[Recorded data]
····················

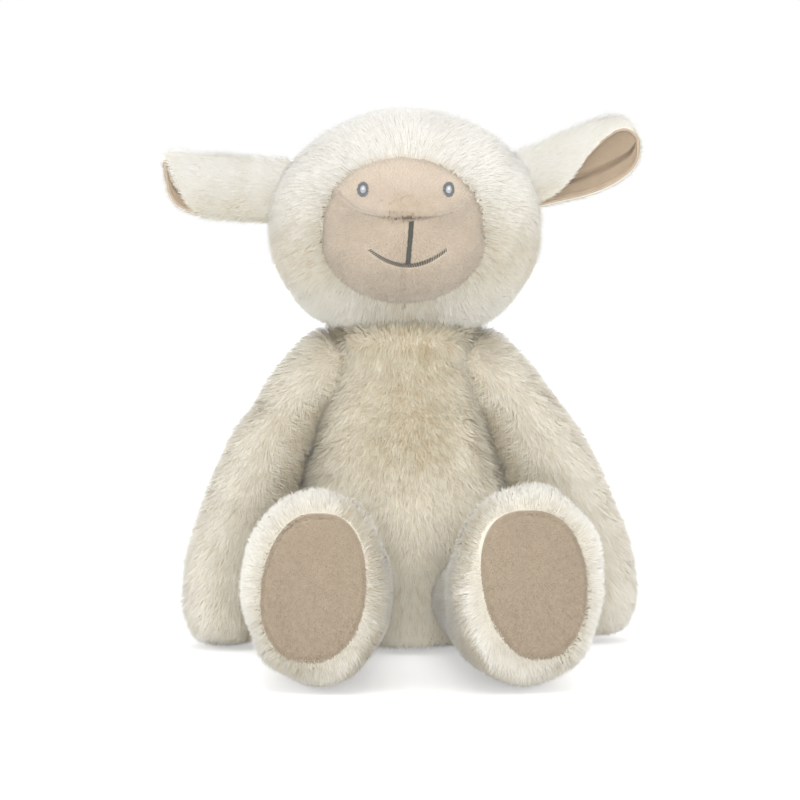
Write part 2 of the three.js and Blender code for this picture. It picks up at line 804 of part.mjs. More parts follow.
function addLeg(name, side, splay) {
  const pivot = hipPivots[side < 0 ? 0 : 1];
  const form = (inset) => legForm(side, inset, splay, pivot).add(
      ball(pivot, hipBallRadius - inset, inset > 0 ? hiddenBallSides : ballSides),
    );
  const crown = (x, z) =>
    soleCrown * Math.max(0, 1 - (x / soleHalfWidth) ** 2 - ((z - soleRise) / soleHalfHeight) ** 2);
  const soleFront = (x, z) => legLength - soleRecess - soleCrown + crown(x, z);
  const soleRear = () => legLength - soleRecess - soleCrown - panelThickness;
  const hole = solePlate(side, seamGap, () => legLength + overrun, () => soleRear() - panelThickness, splay, pivot);
  const pocket = solePlate(
    side,
    skinThickness,
    () => legLength + overrun,
    () => soleRear() - seamGap,
    splay,
    pivot,
  );
  const back = new THREE.Vector3(0, 1, 0);
  const stuffingHole = bar(pivot, pivot.clone().addScaledVector(back, overrun), stuffingHoleRadius);
  addPiece(
    `leg_${name}_skin`,
    form(0).subtract(form(skinThickness)).subtract(hole).subtract(stuffingHole).subtract(below(0)),
    cream,
    pivot,
  );
  addPiece(`leg_${name}_sole`, solePlate(side, 0, soleFront, soleRear, splay, pivot), beige, pivot);
  addPiece(`leg_${name}_stuffing`, form(skinThickness + seamGap).subtract(pocket), filling, pivot);
  addPiece(`hip_${name}_seam`, threadLoop(pivot, hipBallRadius, hipSeamOffset, back), creamThread, pivot);
}

addLeg('left', -1, legLeftSplay);
addLeg('right', 1, legRightSplay);

// Tail, a short drop that hangs behind the seat
function tailForm() {
  const rings = [];
  for (let step = 1; step < tailSteps; step += 1) {
    const share = step / tailSteps;
    const size = tailHalfWidth * Math.sin(Math.PI * share ** tailFullnessShare) ** tailRoundShare;
    rings.push({
      along: -tailLength * (1 - share),
      midX: 0,
      midY: 0,
      halfX: size,
      front: size * tailFlatShare,
      back: size * tailFlatShare,
    });
  }
  const geometry = loft(
    rings,
    { along: -tailLength, midX: 0, midY: 0 },
    { along: 0, midX: 0, midY: 0 },
    limbSides,
  );
  geometry.rotateX(tailLean);
  geometry.translate(tailPivot.x, tailPivot.y, tailPivot.z);
  return solidOf(geometry);
}

addPiece('tail', tailForm().add(ball(tailPivot, tailBallRadius)), cream, tailPivot);

export default group;
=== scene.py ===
"""Sitting plush sheep: covers with pile, velour face and soles, embroidery, stuffing and seams.

Lengths in this file are millimetres, +Z up and the face towards -Y, and become metres in put_mesh.
"""

import logging
import math
from dataclasses import dataclass, field, replace
from enum import Enum, IntEnum
from itertools import product

import bpy
import numpy as np
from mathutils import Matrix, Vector


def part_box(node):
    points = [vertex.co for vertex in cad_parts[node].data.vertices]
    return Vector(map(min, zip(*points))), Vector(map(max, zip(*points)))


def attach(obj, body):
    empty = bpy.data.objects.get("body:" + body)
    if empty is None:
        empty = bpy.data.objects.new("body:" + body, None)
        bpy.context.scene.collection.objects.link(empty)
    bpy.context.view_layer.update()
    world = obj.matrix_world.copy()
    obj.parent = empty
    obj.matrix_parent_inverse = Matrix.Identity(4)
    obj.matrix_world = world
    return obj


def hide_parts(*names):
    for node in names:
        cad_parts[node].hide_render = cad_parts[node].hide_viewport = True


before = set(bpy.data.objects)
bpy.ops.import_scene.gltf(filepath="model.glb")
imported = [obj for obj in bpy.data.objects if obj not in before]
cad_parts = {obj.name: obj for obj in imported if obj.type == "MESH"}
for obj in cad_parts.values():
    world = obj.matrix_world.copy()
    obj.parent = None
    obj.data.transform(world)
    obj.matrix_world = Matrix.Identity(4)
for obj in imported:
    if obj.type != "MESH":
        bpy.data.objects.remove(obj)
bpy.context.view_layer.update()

Array = np.ndarray
Colour = tuple[float, float, float]
Output = bpy.types.NodeSocket
LOG = logging.getLogger("sheep")

MM = 0.001
FULL_TURN = 2 * math.pi
NO_LENGTH = 1e-9  # keeps a division from failing
NO_SHARE = 1e-6  # the same, for the share of the head's largest ring
EVEN_STEPS = (0.7548777, 0.5698403)  # powers of one number, which spread points evenly
EVEN_CHANCE = 0.3  # how far a root strays from its even step, as a share of a cell
HASH_FACTORS = (73856093, 19349663, 83492791)
HASH_MIX = 1274126177
HASH_SEED_STEP = 2654435
HASH_SEED_START = 97
HASH_NUMBER_STEP = 7919
WAVE_SPREAD = (0.7, 1.5)  # shortest and longest wave, as shares of the named size
FLOOR_CLEARANCE = 0.35  # the lowest that a fibre reaches above the floor
FILLING_DEPTH = 2.2  # from the cover's cloth to the stuffing
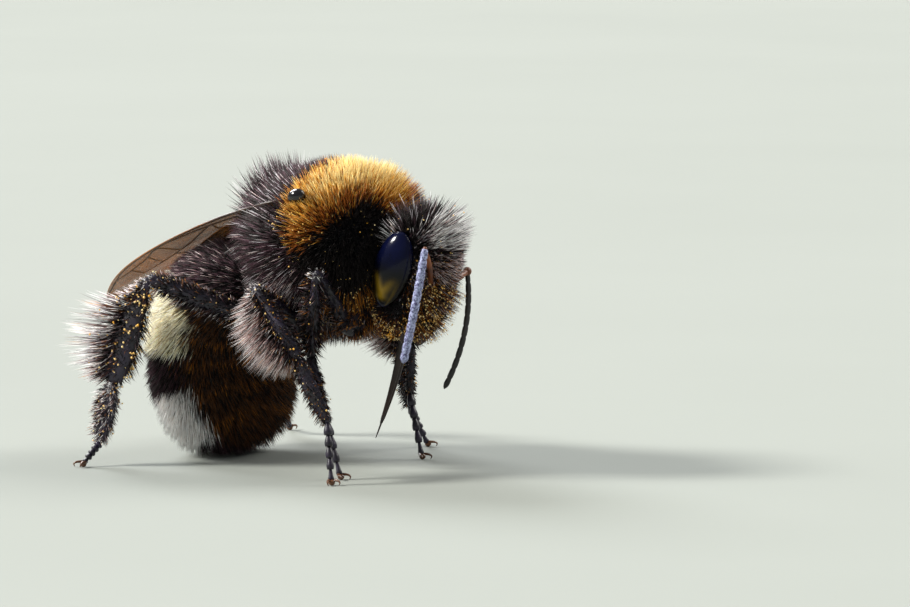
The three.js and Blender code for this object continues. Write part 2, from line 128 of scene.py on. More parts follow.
@dataclass(frozen=True)
class Seat:
    """The own frame of a rounded part: ahead, left and up from its middle.

    Args:
        middle: the part's middle around the thorax.
        pitch: degrees by which its nose is turned up.
    """

    middle: Point
    pitch: float

    @property
    def turn(self) -> Matrix:
        """The turn from the part's own frame to the bee's."""
        return Matrix.Rotation(-math.radians(self.pitch), 3, "Y")

    def place(self, ahead: float, left: float, up: float) -> Vector:
        """A place given in the part's own frame."""
        return Vector(self.middle) + self.turn @ Vector((ahead, left, up))

    def local(self, points: Array) -> Array:
        """Points around the thorax, read in the part's own frame."""
        return (points - np.array(self.middle)) @ np.array(self.turn)

    def direction(self, ahead: Array, left: Array, up: Array) -> Array:
        """Directions given in the part's own frame."""
        return np.stack(np.broadcast_arrays(ahead, left, up), axis=-1) @ np.array(self.turn).T

    def unwrap(self, points: Array) -> Array:
        """Places on a ball's map whose poles are the part's two sides.

        Args:
            points: places near the part's surface.

        Returns:
            One (u, v) row for each point, from 0 to 1.
        """
        p = unit(self.local(points))
        around = np.arctan2(-p[:, 0], -p[:, 2]) / (2 * math.pi) + 0.5
        across = np.arcsin(np.clip(p[:, 1], -1, 1)) / math.pi + 0.5
        return np.stack([around, across], axis=1)


THORAX = Seat(middle=(0.0, 0.0, 0.0), pitch=20.0)
HEAD = Seat(middle=(3.35, 0.0, -0.95), pitch=-13.0)


@dataclass(frozen=True)
class AbdomenLine:
    """The bent middle line of the abdomen, from the waist to the tip."""

    corners: tuple[Point, ...] = (
        (-2.3, 0.0, -1.45),
        (-5.3, 0.0, -1.3),
        (-5.5, 0.0, -4.3),
        (-3.9, 0.0, -6.88),
    )
    steps: int = 240

    def walk(self) -> tuple[Array, Array, Array]:
        """The line in even steps.

        Returns:
            The points, the directions and the places from 0 to 1.
        """
        points = double_bow(np.linspace(0, 1, 4 * self.steps), *self.corners)
        run = np.concatenate([[0], np.cumsum(np.linalg.norm(np.diff(points, axis=0), axis=1))])
        place = np.linspace(0, 1, self.steps)
        even = np.stack([np.interp(place * run[-1], run, points[:, i]) for i in range(3)], axis=1)
        return even, unit(np.gradient(even, axis=0)), place

    def find(self, points: Array) -> tuple[Array, Array, Array, Array]:
        """Where points lie along and around the line.

        Args:
            points: places near the abdomen.

        Returns:
            The place from 0 to 1, how far each faces the back (1) or the belly (-1), the sideways
            share, and the direction of the line there.
        """
        line, ahead, place = self.walk()
        best = np.empty(len(points), int)
        for start in range(0, len(points), BATCH):
            away = points[start : start + BATCH, None, :] - line[None]
            best[start : start + BATCH] = np.argmin((away**2).sum(-1), axis=1)
        out = unit(points - line[best])
        back = -np.cross(ahead[best], np.array([0.0, 1.0, 0.0]))
        return place[best], (out * unit(back)).sum(1), out[:, 1], ahead[best]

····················

■ Exercise ■
Repeat exactly the lines running from the one with "tailBallRadius)), cream, tailPivot);" through the one with "points = [vertex.co", both included.

■ The result ■
addPiece('tail', tailForm().add(ball(tailPivot, tailBallRadius)), cream, tailPivot);

export default group;
=== scene.py ===
"""Sitting plush sheep: covers with pile, velour face and soles, embroidery, stuffing and seams.

Lengths in this file are millimetres, +Z up and the face towards -Y, and become metres in put_mesh.
"""

import logging
import math
from dataclasses import dataclass, field, replace
from enum import Enum, IntEnum
from itertools import product

import bpy
import numpy as np
from mathutils import Matrix, Vector


def part_box(node):
    points = [vertex.co for vertex in cad_parts[node].data.vertices]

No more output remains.